How No Barriers, and a Photo, Helped Me When I Was Diagnosed with Rheumatoid Arthritis
Every morning I woke up and could barely walk. My feet were sore and my knees screamed. My fingers would barely bend enough to open the flap of my tent. It was the end of September and I was nearing the end of my two-week road trip around the American Southwest that took me into 27 National Parks and National Monuments. I had seemingly no reason that my joints should be hurting so much. But they did. And it was hard to think about much else.
Throughout the summer the pain had increased. As I packed my truck, I wondered if I’d be able to do all the things that I wanted to — moonlight hiking in Bryce Canyon, photographing Zion National Park and exploring Grand Staircase Escalante. But I put the truck in drive.

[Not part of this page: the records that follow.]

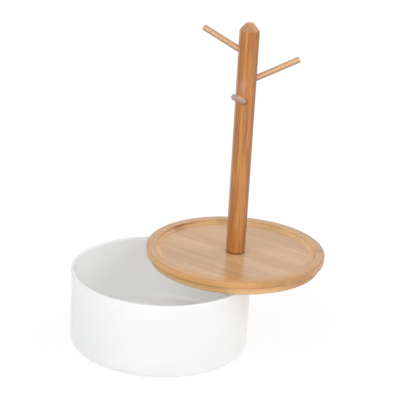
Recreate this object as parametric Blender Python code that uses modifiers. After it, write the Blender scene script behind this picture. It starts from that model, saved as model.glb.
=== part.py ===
"""Earring stand: a white ceramic bowl, a round two-layer bamboo lid whose upper disc is a shallow tray, and
an eight-sided bamboo post with three slanting pegs that is screwed to the lid. The lid lies across the
bowl's rim, slid to one side. Metres, +Z up, with the origin at the centre of the bowl's underside."""

import math

import bmesh
import bpy

# Gap left between two faces that touch, such as the lid and the rim it rests on
FIT_GAP = 0.0003

# Bowl: a straight wall, a round lip, and a generous radius at the foot
BOWL_DIAMETER = 0.150
BOWL_HEIGHT = 0.0644
BOWL_WALL = 0.0026
BOWL_FLOOR = 0.0045
BOWL_LIP_RADIUS = 0.0012
BOWL_CORNER_RADIUS = 0.0069
BOWL_INNER_FILLET = 0.0075

# Where the lid lies: its centre's distance and direction from the bowl's axis
LID_SLID_BY = 0.0668
LID_SLID_TOWARDS = math.radians(23.9)

# Upper disc of the lid, which stands out a little past the bowl, with a coved recess inside its flat rim
TRAY_OVERHANG = 0.0006
TRAY_THICKNESS = 0.0056
TRAY_RIM_WIDTH = 0.0080
TRAY_RECESS_DEPTH = 0.0036
TRAY_COVE_RADIUS = 0.0028
TRAY_OUTER_EDGE_RADIUS = 0.0015
TRAY_INNER_EDGE_RADIUS = 0.0005
TRAY_LOWER_EDGE_RADIUS = 0.0004

# Lower disc of the lid, which drops inside the bowl's wall when the lid is closed
LID_BASE_THICKNESS = 0.0061
LID_BASE_CLEARANCE = 0.0005
LID_BASE_EDGE_RADIUS = 0.0006

# Post: a regular octagon in section, cut to a blunt pyramid at the top
POST_SIDES = 8
POST_ACROSS_FLATS = 0.0154
POST_LENGTH = 0.1962
POST_TIP_LENGTH = 0.0061
POST_TIP_ACROSS_FLATS = 0.0060
POST_EDGE_BEVEL = 0.0003
POST_FLAT_FACES = math.radians(-79.5)

# Pegs: plain dowels glued into blind holes that slant up and away from the post. Each is placed by how far
# below the post's tip its axis crosses the post's, by the way it points, and by its tilt above horizontal.
PEG_DIAMETER = 0.0050
PEG_REACH = 0.0487
PEG_PAST_AXIS = 0.0013
PEG_END_CHAMFER = 0.0005
PEG_HOLE_CLEARANCE = 0.0002
PEG_UPPER_LEFT_BELOW_TIP = 0.0259
PEG_UPPER_LEFT_AZIMUTH = math.radians(141.4)
PEG_UPPER_LEFT_TILT = math.radians(16.8)
PEG_RIGHT_BELOW_TIP = 0.0487
PEG_RIGHT_AZIMUTH = math.radians(21.0)
PEG_RIGHT_TILT = math.radians(20.7)
PEG_FRONT_BELOW_TIP = 0.0657
PEG_FRONT_AZIMUTH = math.radians(-102.8)
PEG_FRONT_TILT = math.radians(19.1)

# Countersunk wood screw that holds the post to both discs from below
SCREW_DIAMETER = 0.0040
SCREW_HEAD_DIAMETER = 0.0080
SCREW_LENGTH = 0.0350
SCREW_POINT_LENGTH = 0.0050
SCREW_SUNK_BY = 0.0003
SCREW_HOLE_CLEARANCE = 0.0003
SCREW_CROSS_WIDTH = 0.0012
SCREW_CROSS_SPAN = 0.0044
SCREW_CROSS_DEPTH = 0.0015

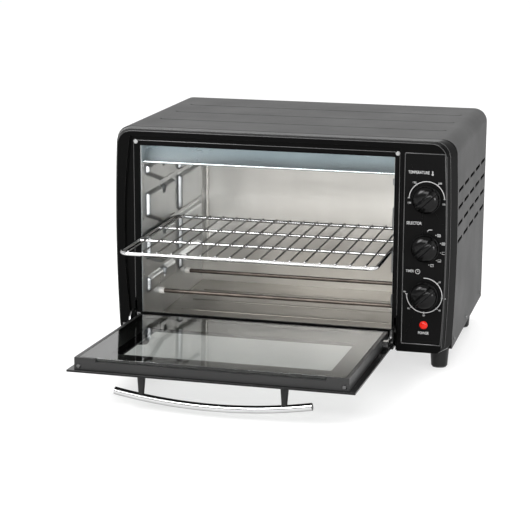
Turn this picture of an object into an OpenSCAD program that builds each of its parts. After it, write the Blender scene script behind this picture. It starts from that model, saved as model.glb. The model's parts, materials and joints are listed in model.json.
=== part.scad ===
// Countertop toaster oven with a drop-down glass door, a sliding wire rack and three control knobs.
// Origin: middle of the four feet, on the surface the oven stands on. X right, Y back, Z up.
// It is drawn with the door open and the rack pulled forwards.

/* [Housing] */
// Width of the steel housing
body_w = 487; // [484:1:500]
// Depth of the housing, bezel included
body_d = 340; // [336:1:380]
// Height of the housing without its feet
body_h = 294; // [294:1:310]
// Height of the feet, rubber pads included
foot_h = 35; // [25:1:35]
// Radius of the two upper corners
corner_r = 20; // [12:1:26]
// Depth of the moulded front bezel
bezel_d = 30; // [28:1:34]
// How far the sides of the bezel bow outwards at mid height
bezel_bow = 4; // [0:0.5:6]

/* [Cooking chamber] */
// Width of the chamber mouth
mouth_w = 364; // [362:0.5:365]
// Height of the chamber mouth
mouth_h = 242; // [230:1:243]
// How far the middle of the mouth lies left of the housing's middle
mouth_shift = 20; // [18:1:21]
// Height of the mouth's sill above the housing's underside
sill_h = 29; // [27:1:30]
// Height of the lowest shelf support above the housing's underside
shelf_h = 74; // [72:1:76]
// Height from one shelf support to the next
shelf_pitch = 62; // [56:1:63]

/* [Door] */
// Width of the door's outer panel
door_w = 380; // [376:1:381]
// Length of the door from its hinge axis to its far edge
door_l = 265; // [258:1:266]
// Angle that the open door stands above the horizontal
door_lift = 2.2; // [0:0.1:4]

/* [Handle] */
// Length of the handle bar
handle_w = 262; // [220:2:280]
// Diameter of the handle tube
handle_d = 10; // [8:0.5:12]
// How far the handle bar bows away from the door
handle_bow = 12.4; // [6:0.2:16]
// Distance between the two handle posts
post_gap = 190; // [160:2:200]
// Length of a handle post
post_h = 26; // [20:1:30]

/* [Wire rack] */
// Width of the rack
rack_w = 361; // [356:0.5:361]
// Depth of the rack
rack_d = 262; // [240:1:264]
// How far the rack is pulled out past the front face
rack_out = 103; // [0:1:110]
// Number of thin wires
rack_wires = 17; // [11:1:21]

/* [Controls] */
// Diameter of a knob
knob_d = 39; // [34:1:42]
// How far a knob stands out from the panel
knob_h = 20; // [16:1:24]
// Diameter of the indicator lamp lens
lamp_d = 11.4; // [9:0.2:12]

/* [Hidden] */
$fn = 48;
sheet = 1;                          // thickness of the steel sheets
shell_t = 1.2;                      // thickness of the outer shell
z0 = foot_h;                        // underside of the housing
z1 = foot_h + body_h;               // top of the housing
recess = 5;                         // depth of the door recess in the bezel
front_t = 8;                        // back of the bezel's front wall
mouth_x0 = -mouth_shift - mouth_w / 2;
mouth_x1 = -mouth_shift + mouth_w / 2;
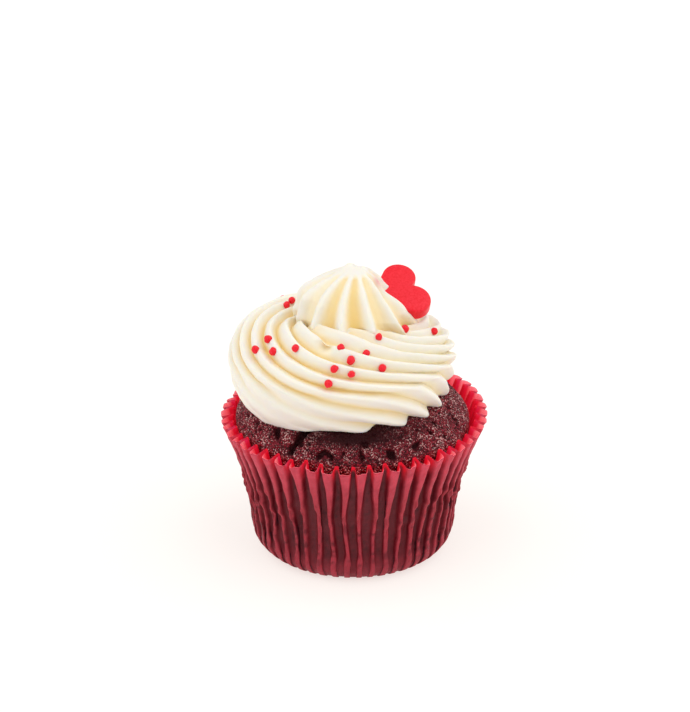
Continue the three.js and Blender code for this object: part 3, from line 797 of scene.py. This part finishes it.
class CupcakeCase(bpy.types.PropertyGroup):
    pleats: count_setting("Pleats", "Number of pleats around the case", 50)
    rim_radius: length_setting(
        "Rim radius", "Radius to the outside of the pleats at the rim", CASE_RIM_RADIUS)
    paper: length_setting("Paper", "Thickness of the paper", 0.25)
    paper_rim: colour_setting("Rim colour", "Dry paper at the rim", "cc4658")
    paper_panel: colour_setting("Panel colour", "Dry paper of the upper panels", "a83642")
    paper_foot: colour_setting("Foot colour", "Ridges near the foot", "9c2d3b")
    paper_soaked: colour_setting("Soaked colour", "Paper soaked by the cake", "4e1720")
    # Painted shade on the sides of the folds
    paper_fold_shade: colour_setting("Fold colour", "Sides of the ridges", "640412")
    # Painted light: a bright red that stands in for light through the paper at the rim, over its
    # own red
    paper_painted_glow: colour_setting("Inner colour", "Inner face and inner folds at the rim", "e8102d")
    # Painted light on the inside of the outer panels, as if lit through from behind
    paper_painted_backlight: colour_setting(
        "Translucent colour", "Inside of the outer panels, with light behind", "f47c88")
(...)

In Chaco Canyon, I stared in awe. I watched the Super Blood Moon over hoodoos in Bryce Canyon. I waded through the Virgin River that cuts through Zion National Park. The mystery, magic and magnificence captivated me. But always the twinges of pain, soreness and stiffness in my joints brought me back to Earth.
My worst day came on Sept. 29th. I had planned to hike around Utah’s Kodachrome Basin State Park. But every single joint in my feet ached. I pulled into the parking lot and the ranger told me that I had options – the easiest was a half mile paved loop. But the best hike would be a six-mile jaunt into the heart of the park, ending at “Cool Cave,” a slot canyon.

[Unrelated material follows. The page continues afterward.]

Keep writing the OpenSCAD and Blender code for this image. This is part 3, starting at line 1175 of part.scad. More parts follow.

I decided to play it safe and elected for the short, paved hike. Twenty minutes later I knew I made a mistake, but not because of my pain. Despite the protests of my joints, I had navigated the entire loop easily. I had more in me. I didn’t drive this far to mail it in. I was disappointed in myself.
So I refilled my water bottle and started down the path toward Cool Cave. Several times I thought about turning around. But something pushed me forward — maybe it the stunning scenery revealing itself around each corner, or the promise of the naturally-air conditioned cave.
When I made it, I sprawled out on a large boulder at the base of a dried waterfall, whose mud was bespeckled with the footprints of wild animals. I thought about how thankful I was to have decided to take this path. I’ve run half marathons and climbed a 14er, but six miles had never been so hard.
I couldn’t help wonder if I would have made it before I started working for No Barriers.
Just a few months earlier, I watched Ryan Garza, one of our veteran alumni, climb a mountain for the first time after having his right leg amputated. He was in such pain — the scars hadn’t yet fully healed and his bones ground into his prosthetic leg. What he said to me will always stick in my mind: “Pain just means you’re alive. It’s a friend of mine, you know?”
I thought about the meaning of that quote as I soaked up the refreshing air. I sat up off the rocks and looked forward. The beauty of the Cool Cave was stunning — the light bouncing around its inner shell, glowing from the brightest gold to a dull purple. I propped my camera up with a few rocks, set the timer and walked into the frame. Click.
A few weeks later, I sat on the crinkly sterile white paper of my doctor’s office chair. The diagnosis? Severe rheumatoid arthritis. At age 27.
I was stunned. Blood tests showed that my immune system was attacking my joints. X-rays showed I’d escaped permanent joint damage by catching it early. But in six months I’d gone from healthy as a horse doing yoga every day, to barely being able to walk.
I sat in my chair at home and held two orange pill bottles in my hands. I’d have to take this medication for the rest of my life to save my joints. I washed them down with a glass of chocolate milk.
I look back fondly at this self-portrait I took in Cool Cave. It reminds me that no matter how much my joints still hurt, or how much my medication makes me sick, that I can do anything I set my mind to. We all can. What’s within us is truly stronger than what’s in our way.
While I could make rheumatoid arthritis an excuse, I won’t. I love this photo because it so perfectly captures how I feel now. As the light of the canyon bursts outward in front of me, so does my new understanding of my abilities as someone with a chronic illness.
But equally important are the dark, cool shades of blue and purple that I’ve decided to turn my back toward. I can still feel them, but my attention, heart and drive looks forward. I won’t let the fear and uncertainty of my diagnosis stop me from living the life I want to.